• Do this:
Copy out each line below exactly as it appears.
# # #
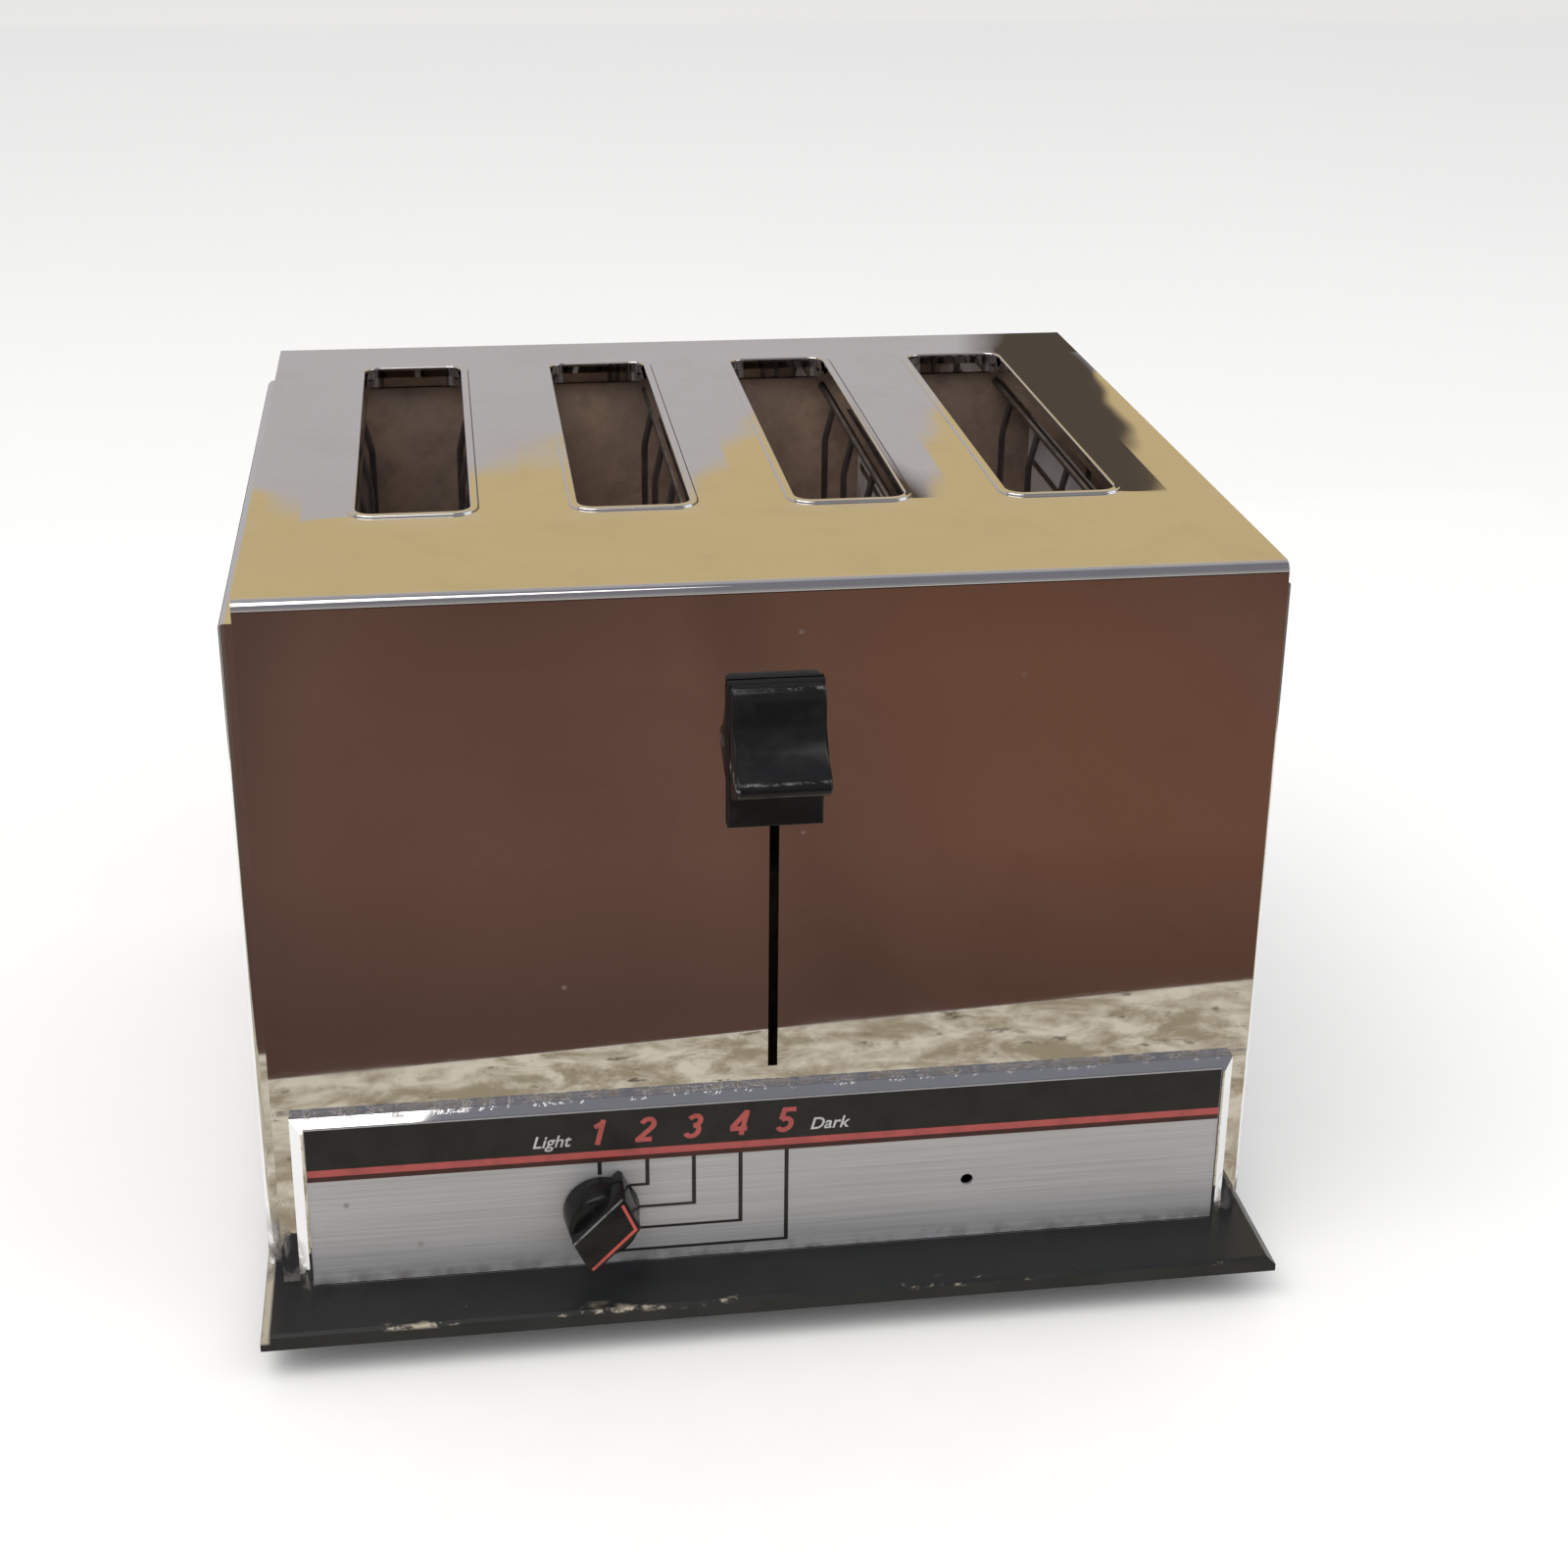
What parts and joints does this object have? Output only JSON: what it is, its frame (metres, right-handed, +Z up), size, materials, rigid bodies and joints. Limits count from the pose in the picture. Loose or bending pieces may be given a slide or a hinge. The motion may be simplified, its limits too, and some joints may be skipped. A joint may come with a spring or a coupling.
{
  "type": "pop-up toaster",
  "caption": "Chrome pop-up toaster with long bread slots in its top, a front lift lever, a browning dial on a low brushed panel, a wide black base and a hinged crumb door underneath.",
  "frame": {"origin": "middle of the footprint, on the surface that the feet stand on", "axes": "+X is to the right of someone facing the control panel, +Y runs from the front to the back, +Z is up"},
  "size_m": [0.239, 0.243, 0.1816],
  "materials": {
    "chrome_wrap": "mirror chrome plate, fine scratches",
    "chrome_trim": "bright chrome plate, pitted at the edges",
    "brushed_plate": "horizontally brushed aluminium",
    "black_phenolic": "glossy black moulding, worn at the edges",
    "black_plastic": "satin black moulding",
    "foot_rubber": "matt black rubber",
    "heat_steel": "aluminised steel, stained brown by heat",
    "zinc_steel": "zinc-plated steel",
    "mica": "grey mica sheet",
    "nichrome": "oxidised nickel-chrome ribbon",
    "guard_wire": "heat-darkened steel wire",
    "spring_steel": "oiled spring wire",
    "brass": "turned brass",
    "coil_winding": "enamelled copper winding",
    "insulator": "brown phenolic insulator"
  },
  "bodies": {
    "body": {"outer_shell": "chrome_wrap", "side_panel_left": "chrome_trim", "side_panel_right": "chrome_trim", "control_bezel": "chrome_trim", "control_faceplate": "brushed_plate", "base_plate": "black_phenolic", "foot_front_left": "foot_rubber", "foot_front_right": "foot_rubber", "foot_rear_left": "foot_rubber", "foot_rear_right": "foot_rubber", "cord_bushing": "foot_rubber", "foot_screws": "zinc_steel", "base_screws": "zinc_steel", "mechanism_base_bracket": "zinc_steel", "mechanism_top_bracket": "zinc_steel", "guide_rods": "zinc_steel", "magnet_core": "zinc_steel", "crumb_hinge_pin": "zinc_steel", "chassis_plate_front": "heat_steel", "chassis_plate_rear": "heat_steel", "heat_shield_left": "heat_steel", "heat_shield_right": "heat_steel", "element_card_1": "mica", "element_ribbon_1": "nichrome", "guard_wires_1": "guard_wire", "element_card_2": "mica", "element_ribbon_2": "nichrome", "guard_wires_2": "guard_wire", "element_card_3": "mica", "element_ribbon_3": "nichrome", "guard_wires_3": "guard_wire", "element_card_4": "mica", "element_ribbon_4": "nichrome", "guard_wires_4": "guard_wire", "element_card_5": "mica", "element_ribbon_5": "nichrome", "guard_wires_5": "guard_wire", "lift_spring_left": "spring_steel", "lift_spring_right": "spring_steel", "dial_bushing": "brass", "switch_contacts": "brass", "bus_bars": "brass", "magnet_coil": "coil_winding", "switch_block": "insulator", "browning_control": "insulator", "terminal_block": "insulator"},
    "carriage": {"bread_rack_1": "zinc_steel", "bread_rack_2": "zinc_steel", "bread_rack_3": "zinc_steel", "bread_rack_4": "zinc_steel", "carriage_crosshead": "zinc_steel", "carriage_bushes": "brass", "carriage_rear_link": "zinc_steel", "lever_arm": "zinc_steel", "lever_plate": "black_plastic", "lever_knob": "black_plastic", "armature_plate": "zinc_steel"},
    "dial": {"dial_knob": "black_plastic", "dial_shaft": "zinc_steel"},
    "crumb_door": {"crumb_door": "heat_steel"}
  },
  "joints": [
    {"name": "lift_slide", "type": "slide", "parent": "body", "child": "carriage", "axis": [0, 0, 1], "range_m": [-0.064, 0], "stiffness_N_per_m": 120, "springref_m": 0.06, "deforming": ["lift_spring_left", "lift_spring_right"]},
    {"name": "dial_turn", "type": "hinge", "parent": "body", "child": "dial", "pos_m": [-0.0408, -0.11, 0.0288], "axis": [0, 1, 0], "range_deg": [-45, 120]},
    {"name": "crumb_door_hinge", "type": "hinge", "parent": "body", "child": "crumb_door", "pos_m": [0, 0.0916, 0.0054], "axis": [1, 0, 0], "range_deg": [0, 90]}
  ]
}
# # #
• Answer to the task:
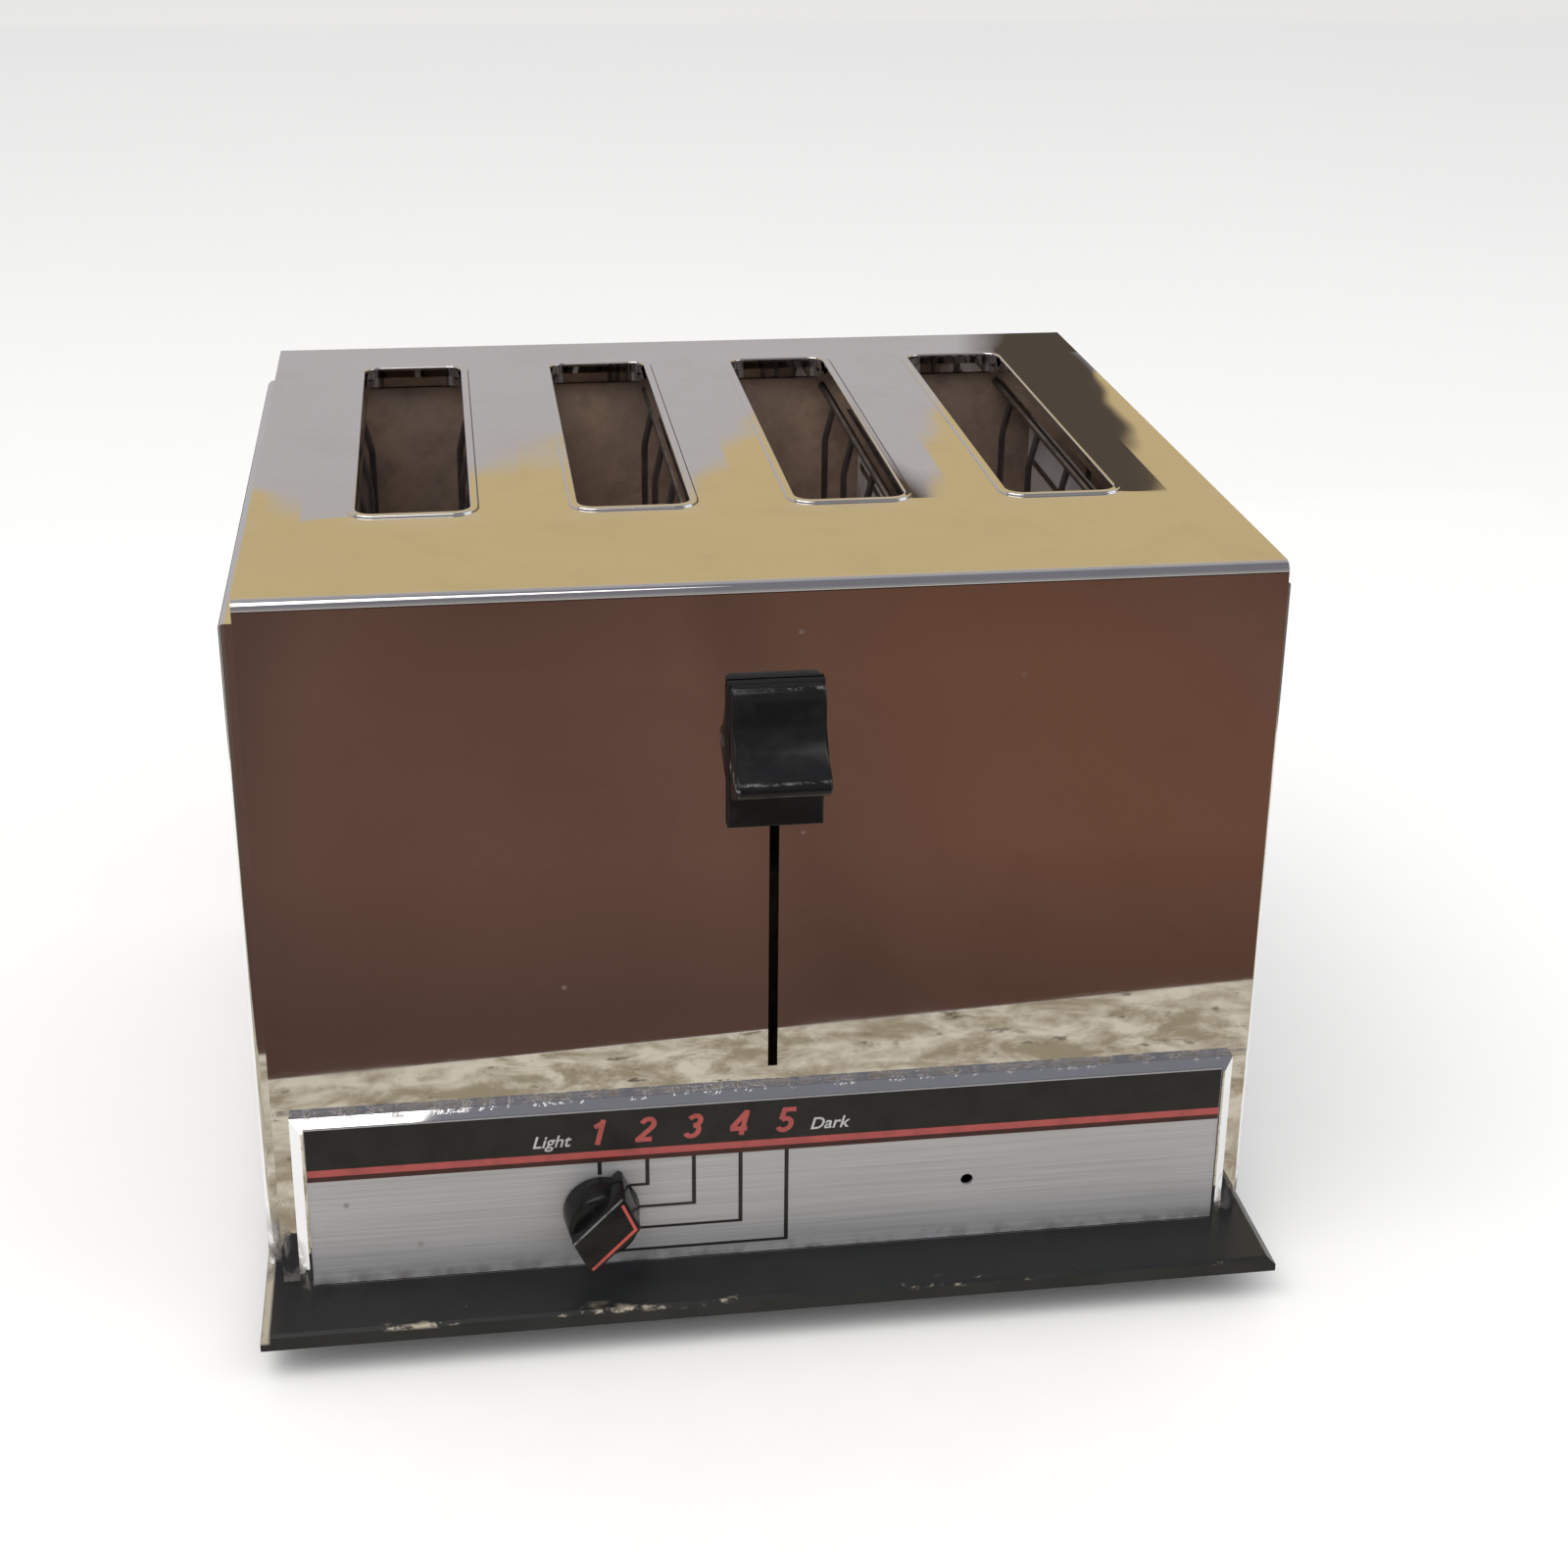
What parts and joints does this object have? Output only JSON: what it is, its frame (metres, right-handed, +Z up), size, materials, rigid bodies and joints. Limits count from the pose in the picture. Loose or bending pieces may be given a slide or a hinge. The motion may be simplified, its limits too, and some joints may be skipped. A joint may come with a spring or a coupling.
{
  "type": "pop-up toaster",
  "caption": "Chrome pop-up toaster with long bread slots in its top, a front lift lever, a browning dial on a low brushed panel, a wide black base and a hinged crumb door underneath.",
  "frame": {"origin": "middle of the footprint, on the surface that the feet stand on", "axes": "+X is to the right of someone facing the control panel, +Y runs from the front to the back, +Z is up"},
  "size_m": [0.239, 0.243, 0.1816],
  "materials": {
    "chrome_wrap": "mirror chrome plate, fine scratches",
    "chrome_trim": "bright chrome plate, pitted at the edges",
    "brushed_plate": "horizontally brushed aluminium",
    "black_phenolic": "glossy black moulding, worn at the edges",
    "black_plastic": "satin black moulding",
    "foot_rubber": "matt black rubber",
    "heat_steel": "aluminised steel, stained brown by heat",
    "zinc_steel": "zinc-plated steel",
    "mica": "grey mica sheet",
    "nichrome": "oxidised nickel-chrome ribbon",
    "guard_wire": "heat-darkened steel wire",
    "spring_steel": "oiled spring wire",
    "brass": "turned brass",
    "coil_winding": "enamelled copper winding",
    "insulator": "brown phenolic insulator"
  },
  "bodies": {
    "body": {"outer_shell": "chrome_wrap", "side_panel_left": "chrome_trim", "side_panel_right": "chrome_trim", "control_bezel": "chrome_trim", "control_faceplate": "brushed_plate", "base_plate": "black_phenolic", "foot_front_left": "foot_rubber", "foot_front_right": "foot_rubber", "foot_rear_left": "foot_rubber", "foot_rear_right": "foot_rubber", "cord_bushing": "foot_rubber", "foot_screws": "zinc_steel", "base_screws": "zinc_steel", "mechanism_base_bracket": "zinc_steel", "mechanism_top_bracket": "zinc_steel", "guide_rods": "zinc_steel", "magnet_core": "zinc_steel", "crumb_hinge_pin": "zinc_steel", "chassis_plate_front": "heat_steel", "chassis_plate_rear": "heat_steel", "heat_shield_left": "heat_steel", "heat_shield_right": "heat_steel", "element_card_1": "mica", "element_ribbon_1": "nichrome", "guard_wires_1": "guard_wire", "element_card_2": "mica", "element_ribbon_2": "nichrome", "guard_wires_2": "guard_wire", "element_card_3": "mica", "element_ribbon_3": "nichrome", "guard_wires_3": "guard_wire", "element_card_4": "mica", "element_ribbon_4": "nichrome", "guard_wires_4": "guard_wire", "element_card_5": "mica", "element_ribbon_5": "nichrome", "guard_wires_5": "guard_wire", "lift_spring_left": "spring_steel", "lift_spring_right": "spring_steel", "dial_bushing": "brass", "switch_contacts": "brass", "bus_bars": "brass", "magnet_coil": "coil_winding", "switch_block": "insulator", "browning_control": "insulator", "terminal_block": "insulator"},
    "carriage": {"bread_rack_1": "zinc_steel", "bread_rack_2": "zinc_steel", "bread_rack_3": "zinc_steel", "bread_rack_4": "zinc_steel", "carriage_crosshead": "zinc_steel", "carriage_bushes": "brass", "carriage_rear_link": "zinc_steel", "lever_arm": "zinc_steel", "lever_plate": "black_plastic", "lever_knob": "black_plastic", "armature_plate": "zinc_steel"},
    "dial": {"dial_knob": "black_plastic", "dial_shaft": "zinc_steel"},
    "crumb_door": {"crumb_door": "heat_steel"}
  },
  "joints": [
    {"name": "lift_slide", "type": "slide", "parent": "body", "child": "carriage", "axis": [0, 0, 1], "range_m": [-0.064, 0], "stiffness_N_per_m": 120, "springref_m": 0.06, "deforming": ["lift_spring_left", "lift_spring_right"]},
    {"name": "dial_turn", "type": "hinge", "parent": "body", "child": "dial", "pos_m": [-0.0408, -0.11, 0.0288], "axis": [0, 1, 0], "range_deg": [-45, 120]},
    {"name": "crumb_door_hinge", "type": "hinge", "parent": "body", "child": "crumb_door", "pos_m": [0, 0.0916, 0.0054], "axis": [1, 0, 0], "range_deg": [0, 90]}
  ]
}